Minkies13 · 21/06/2020 10:11

SMP is a joke! When you're on mat leave and you're meeting up with other mum friends for coffee etc it doesn't go far. I made sure I signed up to as many free baby classes as possible to make sure I was always out doing something.

And yes, Nursery fees are insane. We have no family close by either. I only work 2 days a week and my daughter goes to nursery on those days. My income only just covers her Nursery fees- I literally work for free, however I don't mind as I love my job and want to make sure I keep my skills up to date. Luckily my DH's income is really good and we pool all our money together so this is how we can afford it all. But the system is definitely set up to disadvantage women and to make that gender pay-gap and gender inequality wider.

heroineinahalfshell · 21/06/2020 10:28

I totally understand your worry, I stressed about how we could afford maternity & nursery costs prior to getting pregnant, and we're both on good wages.

We're in a very fortunate position that we're both WFH during lockdown so our wages haven't taken a hit, so we've been living frugally and saving everything we can towards my maternity. Should have around £6K saved by the time I go off in August. DH's wage covers all our bills, now that we've slimmed them down by changing tariffs/going sim only on our phones. Would definitely recommend reviewing all your monthly bills and contacting providers - we did this a couple of months ago and have saved about £250/month on our outgoings.

My mat leave is 13 weeks full pay, 13 weeks half pay, 13 weeks SMP, 13 weeks no pay. So savings will cover the SMP months, plus extra to top up the half pay months if needed, and to cover the cost of going to Florida with the baby to see my mum at some point during my leave. I'm ending my mat leave at 39 weeks but then taking all my annual leave in one go, so won't return to work until the baby is 11 months.

Like PP above, we've also decided that DH and I will each compress our hours and take 1 day per week home with the baby, so that she's only in nursery 3 days which will save a lot in nursery costs. Also looking into childminders as they are marginally cheaper in our area.

EithneBlue · 21/06/2020 10:38

Like a couple of others on here I highly recommend sticking rigidly to a monthly budget. I use YNAB, which you have to pay for but I love. A spreadsheet works just as well, though. Depending on your household income, be sure you have looked up all the possible additional support you can get - you can do this on the government website. Even if you're in that higher salary band where you don't qualify for child benefit you still qualify for tax free childcare up to a salary of 100k (and tbh if one of you has a salary that high you don't have a problem...)

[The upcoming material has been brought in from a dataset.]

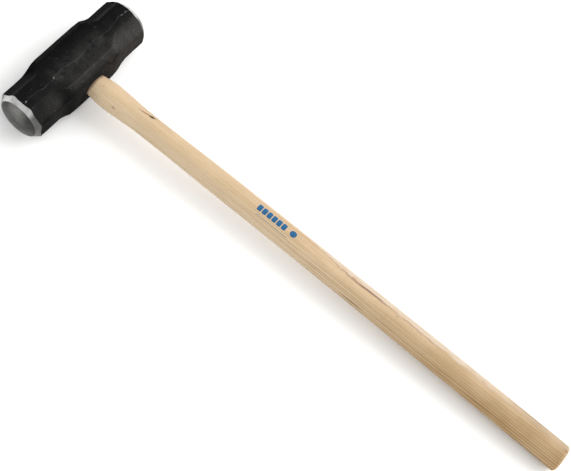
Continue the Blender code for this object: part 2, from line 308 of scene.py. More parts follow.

Our monthly budget has show us that we can live on my husband's salary alone (if a little more tightly than usual: we are saving lots now to compensate for the fact that we won't be adding much to our savings for a couple of years) - when I go back, childcare is going to cost just under my monthly salary but as my pay should continue to rise it's a relatively temporary sacrifice of only a couple of years - as soon as we get 30 hours free childcare our disposable income will go back up. That does depend on your working hours and salary of course but budgeting rigidly with every penny will help you be as empowered as possible. It'll also show you where you are spending more money than you think: if you're not already onto the art of batch cooking/freezing, I highly recommend it - it avoids the 'convenience food' trap :-)

Buying as much as you can second hand will also help: e.g. I've made the decision to buy reusable nappies as the long-term saving is significant (plus better for the environment so double win) -- but I am buying them on ebay so they're cheaper and a hot wash will kill off any nasties. Also accept anything offered free or cheap from friends: I've acquired so much as loans or hand-me-downs that we barely need to buy anything :-)

nowaitaminute · 21/06/2020 10:47

When I went on mat leave I ended up getting 2 lots of SMP because I had 2 jobs!! I think I would have had more of a shock if I had only had 1 lot!!